The U.S. has deployed ground-capable forces into the Middle East — including roughly 1,000 paratroopers from the 82nd Airborne plus a few thousand Marines and sailors — augmenting an existing regional presence of about 40,000–50,000 troops as Iran rejected a ceasefire. These forces enable limited, high-risk short-duration missions (e.g., securing positions near the Strait of Hormuz, targeted strikes on missile/radar sites, or seizing nuclear-related facilities) but are not sized for a large-scale invasion; the situation elevates risk to shipping and energy flows and could drive volatility in energy and regional markets.

Analysis

The balance of risk is moving from catastrophic invasion scenarios to a sustained, elevated-threat environment that disproportionately rewards mobility, ISR, and liquid transport assets rather than fixed-base occupiers. Expect insurance and voyage-cost shocks to manifest in freight rates within days and to persist for weeks-to-months if the Strait-related friction remains elevated; a 10–30% spike in tanker time-charter rates is a realistic first-order outcome that flows almost directly to cashflow for owners of modern VLCCs and product tankers. Second-order winners are companies that monetize risk dispersion: owners of the “shadow fleet” and midstream operators able to re-route crude/LNG with minimal transhipment friction, plus suppliers of precision-guided munitions, persistent ISR (satcom, EO/IR), and electronic-warfare suites which sell high-margin, short-cycle upgrades — think mid-single-digit revenue bumps magnified in margin for specialist vendors over 6–12 months.

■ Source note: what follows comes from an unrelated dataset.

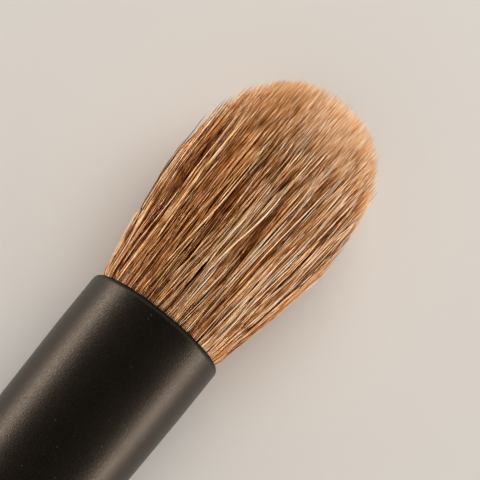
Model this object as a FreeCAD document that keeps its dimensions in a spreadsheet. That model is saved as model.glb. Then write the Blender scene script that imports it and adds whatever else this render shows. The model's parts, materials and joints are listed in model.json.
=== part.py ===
import FreeCAD, Part
import Sketcher
import os

# Round eyeshadow brush: an oval head of natural hair, lashed and potted in a tapered metal
# ferrule with a rolled-in lip, which is crimped onto the tenon of a slim turned handle.
# Every piece is turned about its own Z axis. Height 0 is the mouth of the ferrule, the hair
# stands above it and the handle hangs below it. The finished brush is laid down on its side,
# so that it rests on the belly of the hair and on the butt of the handle, hair towards +X.

document = FreeCAD.newDocument("EyeshadowBrush")

# Driving dimensions in millimetres
sizes = {
    # Ferrule
    "mouthDiameter": 8.0,
    "mouthLand": 3.5,
    "lipRadius": 0.33,
    "lipWidth": 0.36,
    "wallThickness": 0.3,
    "ferruleLength": 32.0,
    "rearDiameter": 7.1,
    "crimpWidth": 1.0,
    "crimpDepth": 0.22,
    "crimpInset": 2.4,
    "crimpSpacing": 2.2,
    # Hair
    "hairLength": 15.1,
    "bellyDiameter": 9.74,
    "bellyHeight": 8.3,
    "flareDiameter": 7.5,
    "flareHeight": 0.5,
    "rootDepth": 12.0,
    "pressDepth": 0.2,
    # Lashing round the roots
    "bindingSetback": 2.6,
    "bindingWidth": 2.6,
    "threadThickness": 0.35,
    "bindingCrown": 0.08,
    # Resin behind the roots
    "plugLength": 3.0,
    "meniscusDepth": 0.5,
    # Handle
    "tenonGap": 2.95,
    "tenonChamfer": 0.5,
    "tenonFit": 0.03,
    "shoulderRound": 0.15,
    "swellDiameter": 7.16,
    "swellDistance": 16.0,
    "slimDiameter": 5.3,
    "slimDistance": 73.0,
    "buttDiameter": 4.2,
    "handleLength": 120.0,
    # Glue round the tenon
    "glueSetback": 0.4,
    # Clearances
    "softFit": 0.05,
    "glueFit": 0.02,
}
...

Losers are the high-fixed-cost transportation intermediaries (airlines, containership lines) and refiners exposed to feedstock logistic widening; these firms face margin pressure as route extension and insurance pass-throughs erode utilization. Key catalysts to watch in the next 0–90 days: visible uptick in published war-risk premiums and TC rates for VLCCs/product tankers (immediate), an uptick in maritime incidents (days-weeks), and diplomatic signals (negotiation/ceasefire) which can reverse prices quickly. The consensus overweights the “big war” tail; a more likely path is episodic kinetic actions that keep premiums elevated but ultimately mean-revert within 3–6 months absent a strategic escalation, so trade structures should be convex with defined downside.